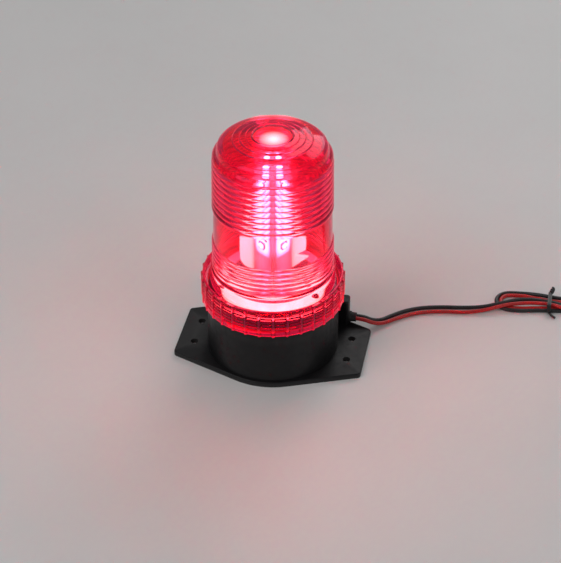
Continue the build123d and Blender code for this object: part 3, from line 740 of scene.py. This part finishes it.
def stripped_tips():
    """The bare ends of both leads: fine tinned strands, twisted round a straight one."""
    bm = bmesh.new()
    for route in (BLACK_HANK, RED_HANK):
        middle_y, middle_z = in_metres(route[-1:])[0][1:]
        for strand in range(STRANDS):
            points = []
            for step in range(TIP_STEPS + 1):
                share = step / TIP_STEPS
                turn = math.tau * (strand / (STRANDS - 1) + 0.8 * share)
                lay = (STRAND_LAY + STRAND_SPREAD * share**3) if strand < STRANDS - 1 else 0.0
                points.append((
                    TIP_START + (TIP_END - TIP_START) * share, middle_y + lay * math.cos(turn),
                    middle_z + lay * math.sin(turn),
                ))
            tube(bm, points, STRAND_R)
    return mesh_piece("lead_tips", bm, [TINNED], 60.0)


def twist_tie():
    """A ribbed plastic-coated wire tie: a loop round the folded lead, a twisted knot, a free end."""
    bm = bmesh.new()
    middle = Vector(TIE_MIDDLE)
    line = []
    for step in range(TIE_STEPS):
        turn = math.tau * step / TIE_STEPS
        out, up = (
            math.copysign(abs(value) ** TIE_SQUARENESS, value)
            for value in (math.cos(turn), math.sin(turn))
        )
        line.append(middle + Vector((0, TIE_REACH[0] * out, TIE_REACH[1] * up)))
    loops = []
    for step, here in enumerate(line):
        along = (line[(step + 1) % TIE_STEPS] - line[step - 1]).normalized()
        outward = along.cross(Vector((1, 0, 0))).normalized()
        if outward.dot(here - middle) < 0:
            outward = -outward
        loops.append([
            bm.verts.new((here + Vector((across, 0, 0)) + outward * out) * MM)
            for across, out in TIE_SECTION
        ])
    skin(bm, loops, closed=True)
    for strand in range(2):
        helix = []
        for step in range(KNOT_STEPS + 1):
            share = step / KNOT_STEPS
            turn = math.pi * strand + math.tau * KNOT_TURNS * share
            spot = Vector(KNOT_START).lerp(Vector(KNOT_END), share)
            out = Vector((math.cos(turn), KNOT_FLATNESS * math.sin(turn), math.sin(turn)))
            helix.append((spot + KNOT_R * out) * MM)
        tube(bm, helix, TIE_END_R * MM, 10)
    tube(bm, in_metres(TIE_TAIL), TIE_END_R * MM, 10)
    return mesh_piece("twist_tie", bm, [TIE_PLASTIC], 40.0)


tips = stripped_tips()
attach(tips, "base")
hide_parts("lead_ends")
tie = twist_tie()
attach(tie, "base")
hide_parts("wire_tie")
lead_black = smooth_cord("lead_black_core", in_metres([*BLACK_ROUTE, *BLACK_HANK]), LEAD_R, BLACK_PVC)
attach(lead_black, "base")
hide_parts("lead_black", "lead_hank")
lead_red = smooth_cord("lead_red_core", in_metres([*RED_ROUTE, *RED_HANK]), LEAD_R, RED_PVC)
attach(lead_red, "base")
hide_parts("lead_red", "lead_hank")


# ---- LEDs and screws ---------------------------------------------------------------------------
def led_package(bm, place):
    """A square LED on its board: tinned feet, white body and lit domed window, facing along +Z."""
    for end in (-1, 1):
        block(bm, place @ at(0, end * LED_FOOT_OUT, LED_FOOT[2] / 2), LED_FOOT, 0.0001, TIN_SLOT)
    block(bm, place @ at(0, 0, LED_CASE[2] / 2), LED_CASE, 0.0003, CASE_SLOT)
    turned(bm, place, LED_WINDOW, 20, FACE_SLOT)


def chip_resistor(bm, place):
    """A small black resistor with tinned ends."""
    middle = RESISTOR_END[2] / 2
    block(bm, place @ at(0, 0, middle), RESISTOR_CASE, 0.0001, EPOXY_SLOT)
    for end in (-1, 1):
        block(bm, place @ at(0, end * RESISTOR_END_OUT, middle), RESISTOR_END, 0.0001, TIN_SLOT)


def led_strip(side):
    """The LEDs of one side board, with a resistor between each pair."""
    bm = bmesh.new()
    facing = Matrix.Rotation(CORE_TURN + math.tau * side / BOARD_SIDES, 4, "Z")
    outward = Matrix.Rotation(math.radians(90), 4, "Y")
    for number in range(LED_COUNT):
        z = LED_LOW + number * LED_PITCH
        led_package(bm, facing @ at(BOARD_FACE, 0, z) @ outward)
        if number < LED_COUNT - 1:
            shift = RESISTOR_SHIFT * (-1) ** number
            chip_resistor(bm, facing @ at(BOARD_FACE, shift, z + LED_PITCH / 2) @ outward)
    return mesh_piece(f"led_strip_{side + 1}", bm, [LED_BODY, LED_FACE, TINNED, EPOXY])


def top_led_cluster():
    """Four LEDs and four resistors on the round top board."""
    bm = bmesh.new()
    between = Matrix.Rotation(math.radians(45), 4, "Z")
    for side in range(BOARD_SIDES):
        facing = Matrix.Rotation(CORE_TURN + math.tau * side / BOARD_SIDES, 4, "Z")
        led_package(bm, facing @ at(TOP_LED_RING, 0, TOP_BOARD_FACE))
        chip_resistor(bm, facing @ between @ at(TOP_RESISTOR_RING, 0, TOP_BOARD_FACE))
    return mesh_piece("top_led_cluster", bm, [LED_BODY, LED_FACE, TINNED, EPOXY])


def cross_screws(name, ring_r, angles, level, outline, turned_over, material):
    """Cross-recessed screws round the axis at one level, each with its cross turned differently."""
    bm = bmesh.new()
    for number, angle in enumerate(angles):
        place = Matrix.Rotation(math.radians(angle), 4, "Z") @ at(ring_r, 0, level)
        if turned_over:
            place = place @ Matrix.Rotation(math.pi, 4, "X")
        turned(bm, place @ Matrix.Rotation(0.9 * number + 0.3, 4, "Z"), outline, 48)
    return mesh_piece(name, bm, [material], 30.0)


for strip_side in range(BOARD_SIDES):
    strip = led_strip(strip_side)
    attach(strip, "base")
    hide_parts(f"side_leds_{strip_side + 1}")
cluster = top_led_cluster()
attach(cluster, "base")
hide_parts("top_leds")
plate_heads = cross_screws(
    "plate_cross_screws", PLATE_SCREW_RING, PLATE_SCREW_ANGLES, PLATE_TOP, PAN_SCREW, False, DARK_STEEL,
)
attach(plate_heads, "base")
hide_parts("plate_screws")
cover_heads = cross_screws(
    "cover_cross_screws", COVER_SCREW_RING, COVER_SCREW_ANGLES, COVER_FACE, FLAT_SCREW, True, STEEL,
)
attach(cover_heads, "base")
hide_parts("cover_screws")


# ---- lens --------------------------------------------------------------------------------------
def crest(z):
    """Crest radius of the ribs at a height."""
    return RIB_R_LOW + (RIB_R_HIGH - RIB_R_LOW) * (z - FOOT_TOP) / (HIGH_RIBS_TOP - FOOT_TOP)


def gripped(radius, turn):
    """The collar's radius at an angle, where an upright half-round rib stands out of it."""
    pitch = math.tau / GRIP_RIBS
    off = (turn + pitch / 2) % pitch - pitch / 2
    middle = GRIP_CREST_R - GRIP_RIB_R
    across = middle * math.sin(off)
    if abs(across) >= GRIP_RIB_R:
        return radius
    return max(radius, middle * math.cos(off) + math.sqrt(GRIP_RIB_R**2 - across**2))


def collar_profile():
    """Rings of the collar from the bore's foot, outwards and up, to the trough's outer wall."""
    rings = [
        (COLLAR_BORE_R, COLLAR_LOW + 0.0004, None), (COLLAR_BORE_R + 0.0003, COLLAR_LOW, None),
        (COLLAR_R - 0.0006, COLLAR_LOW, None), (COLLAR_R - 0.0004, COLLAR_LOW, gripped),
        (COLLAR_R, COLLAR_LOW + 0.0004, gripped), (COLLAR_R, COLLAR_BAND_TOP - 0.0004, gripped),
        (COLLAR_R - 0.0002, COLLAR_BAND_TOP - 0.0001, gripped),
    ]
    groove = COLLAR_R - RING_DEPTH
    for number in range(COLLAR_RINGS):
        low = COLLAR_RINGS_LOW + number * COLLAR_RING_PITCH
        rings += [(groove, low, gripped), (groove, low + 0.0004, gripped)]
        for step in range(RING_STEPS + 1):
            swell = RING_SWELL * math.sin(math.pi * step / RING_STEPS)
            height = low + RING_START + RING_HEIGHT * step / RING_STEPS
            rings.append((COLLAR_R - RING_SWELL + swell, height, gripped))
    top = COLLAR_RINGS_LOW + COLLAR_RINGS * COLLAR_RING_PITCH
    rings += [
        (groove, top + 0.0002, gripped), (groove, COLLAR_TOP - 0.0011, gripped),
        (groove, COLLAR_TOP - 0.0009, None), (groove, COLLAR_TOP - 0.0006, None),
        (COLLAR_R - 0.0009, COLLAR_TOP - 0.0001, None), (COLLAR_R - 0.0011, COLLAR_TOP, None),
        (TROUGH_R + 0.0005, COLLAR_TOP, None), (TROUGH_R + 0.0002, COLLAR_TOP - 0.0002, None),
        (TROUGH_R + 0.0001, COLLAR_TOP - 0.0005, None), (TROUGH_R, TROUGH_FLOOR + 0.0005, None),
        (TROUGH_R - 0.0002, TROUGH_FLOOR + 0.0001, None), (TROUGH_R - 0.0005, TROUGH_FLOOR, None),
    ]
    return rings


def rib_points(low_end, high_end, count):
    """Rounded ribs with sharp valleys between them."""
    pitch = (high_end - low_end) / count
    points = []
    for rib in range(count):
        for step in range(RIB_STEPS):
            share = step / RIB_STEPS
            z = low_end + (rib + share) * pitch
            swell = math.sin(math.pi * share) ** 0.8
            points.append((crest(z) - RIB_DEPTH + RIB_DEPTH * swell, z))
    return points


def barrel_outside():
    """Outline of the barrel and dome from the trough's floor to the axis."""
    foot = rounded([
        (FOOT_R + 0.0004, TROUGH_FLOOR, 0), (FOOT_R, TROUGH_FLOOR, 0.0004),
        (FOOT_R - 0.0001, FOOT_TOP - 0.0008, 0.0006), (crest(FOOT_TOP) - RIB_DEPTH, FOOT_TOP - 0.0001, 0),
    ])
    low_ribs = rib_points(FOOT_TOP, LOW_RIBS_TOP, LOW_RIBS)
    band_levels = (LOW_RIBS_TOP, LOW_RIBS_TOP + 0.0004, BAND_MIDDLE, BAND_TOP - 0.0004)
    band = [(crest(z) - RIB_DEPTH, z) for z in band_levels]
    high_ribs = rib_points(BAND_TOP, HIGH_RIBS_TOP, HIGH_RIBS)
    dome = [(crest(HIGH_RIBS_TOP) - RIB_DEPTH, HIGH_RIBS_TOP, 0)]
    dome += [(r, z, 0.0006) for r, z in SHOULDER]
    dome += [(r, z, 0.0012) for r, z in DOME_WALL]
    for radius, low_z, high_z in DOME_STEPS:
        dome += [(radius + 0.0003, low_z, 0.0004), (radius - 0.0003, high_z, 0.0005)]
    dome += [(DOME_DISC_R, DOME_DISC_Z, 0.0004), (0.0060, DOME_DISC_Z, 0), (0.0020, DOME_DISC_Z, 0)]
    return [*foot, *low_ribs, *band, *high_ribs, *rounded(dome, 4)]


def barrel_inside():
    """Outline of the inside from the axis down to the web's underside."""
    dome = [(0.0020, DOME_INSIDE[0][1], 0), (0.0060, DOME_INSIDE[0][1], 0)]
    dome += [(r, z, 0.003) for r, z in DOME_INSIDE]
    dome += [(crest(INSIDE_TOP) - LENS_WALL, INSIDE_TOP, 0)]
    wall = [(crest(z) - LENS_WALL, z) for z in (*INSIDE_LEVELS, FOOT_TOP + 0.001)]
    foot = [
        (LENS_BORE_R, FOOT_TOP - 0.001), (LENS_BORE_R, FOOT_MIDDLE), (LENS_BORE_R, WEB_UNDER + 0.0003),
        (LENS_BORE_R + 0.0003, WEB_UNDER),
    ]
    return [*rounded(dome, 6), *wall, *foot]


def lens():
    """The whole lens as one closed wall: collar, ribbed barrel and stepped dome."""
    bm = bmesh.new()
    rings = [ring(bm, r, z, COLLAR_SEGMENTS, shape) for r, z, shape in collar_profile()]
    # The trough's wall is as clear as the barrel, and the last rings bound the dome's disc.
    trough_wall = len(rings) - 4
    rings += [ring(bm, r, z, BARREL_SEGMENTS) for r, z in barrel_outside()]
    disc_edge = len(rings) - 3
    for number, (one, two) in enumerate(zip(rings, rings[1:])):
        slot = LENS_SLOT
        if number < trough_wall:
            slot = COLLAR_SLOT
        elif number >= disc_edge:
            slot = DISC_SLOT
        bridge(bm, one, two, slot)
    fan(bm, rings[-1], DOME_DISC_Z, DISC_SLOT)
    inside = [ring(bm, r, z, BARREL_SEGMENTS) for r, z in barrel_inside()]
    fan(bm, inside[0], DOME_INSIDE[0][1])
    bore = (
        (COLLAR_BORE_R - 0.0003, WEB_UNDER), (COLLAR_BORE_R, WEB_UNDER - 0.0003),
        (COLLAR_BORE_R, (COLLAR_LOW + WEB_UNDER) / 2),
    )
    inside += [ring(bm, r, z, BARREL_SEGMENTS) for r, z in bore]
    inside.append(rings[0])
    for one, two in zip(inside, inside[1:]):
        bridge(bm, one, two)
    return mesh_piece("lens_shell", bm, [RED_LENS, RED_COLLAR, RED_DISC], 30.0)


def lens_threads():
    """Three thread ridges inside the collar, each easing out of the bore at its ends."""
    bm = bmesh.new()
    rise = THREAD_LEAD * THREAD_ANGLE / 360
    for start in range(THREAD_STARTS):
        loops = []
        for step in range(THREAD_STEPS + 1):
            share = step / THREAD_STEPS
            ease = min(1.0, 6 * min(share, 1 - share) + 0.15)
            turn = math.radians(start * 360 / THREAD_STARTS + THREAD_ANGLE * share)
            loop = []
            for out, up in THREAD_SECTION:
                radius = COLLAR_BORE_R + 0.00002 + out * (ease if out < 0 else 1.0)
                z = THREAD_LOW + rise * share + up
                loop.append(bm.verts.new((radius * math.cos(turn), radius * math.sin(turn), z)))
            loops.append(loop)
        skin(bm, loops)
    return mesh_piece("lens_threads", bm, [RED_COLLAR], 40.0)


lens_shell = lens()
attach(lens_shell, "lens")
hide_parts("lens")
threads = lens_threads()
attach(threads, "lens")


# ---- studio ------------------------------------------------------------------------------------
def area_light(name, place, size, watts):
    """A soft light aimed at the middle of the beacon."""
    data = bpy.data.lights.new(name, "AREA")
    data.shape = "DISK"
    data.size = size
    data.energy = watts
    light = link_object(name, data)
    light.location = place
    aim = Vector((0.0, 0.0, 0.07)) - Vector(place)
    light.rotation_euler = aim.to_track_quat("-Z", "Y").to_euler()


def studio():
    """A plain pale floor under soft light."""
    bm = bmesh.new()
    bmesh.ops.create_grid(bm, x_segments=1, y_segments=1, size=4.0)
    floor = mesh_piece("floor", bm, [pale_floor()])
    area_light("key", (-0.9, -0.8, 1.3), 1.2, 9.0)
    area_light("fill", (1.2, -0.6, 0.9), 1.4, 3.0)
    area_light("rim", (0.3, 1.3, 1.0), 1.0, 5.0)
    world = bpy.data.worlds.new("studio")
    world.use_nodes = True
    world.node_tree.nodes["Background"].inputs["Color"].default_value = (0.8, 0.8, 0.82, 1.0)
    world.node_tree.nodes["Background"].inputs["Strength"].default_value = 0.27
    bpy.context.scene.world = world
    bpy.context.scene.view_settings.view_transform = "Standard"


studio()

bpy.context.view_layer.update()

+---+

### TASK PROMPT
Beginning at the top of the data, extract each line through the line containing "bm, [TINNED], 60.0)" and return those lines exactly, with nothing added.

### SOLUTION BELOW
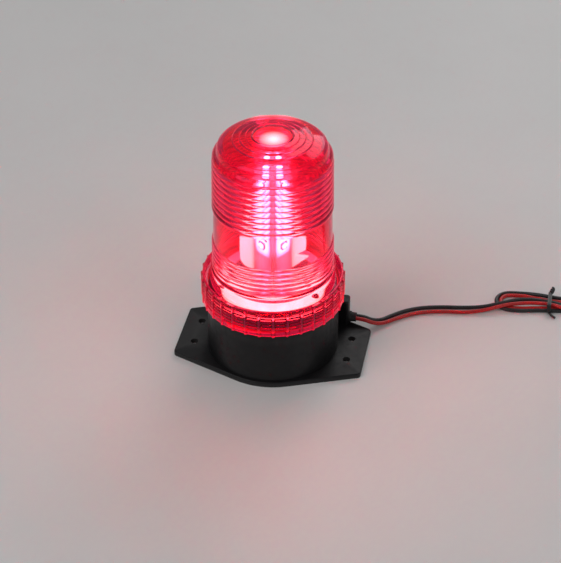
Continue the build123d and Blender code for this object: part 3, from line 740 of scene.py. This part finishes it.
def stripped_tips():
    """The bare ends of both leads: fine tinned strands, twisted round a straight one."""
    bm = bmesh.new()
    for route in (BLACK_HANK, RED_HANK):
        middle_y, middle_z = in_metres(route[-1:])[0][1:]
        for strand in range(STRANDS):
            points = []
            for step in range(TIP_STEPS + 1):
                share = step / TIP_STEPS
                turn = math.tau * (strand / (STRANDS - 1) + 0.8 * share)
                lay = (STRAND_LAY + STRAND_SPREAD * share**3) if strand < STRANDS - 1 else 0.0
                points.append((
                    TIP_START + (TIP_END - TIP_START) * share, middle_y + lay * math.cos(turn),
                    middle_z + lay * math.sin(turn),
                ))
            tube(bm, points, STRAND_R)
    return mesh_piece("lead_tips", bm, [TINNED], 60.0)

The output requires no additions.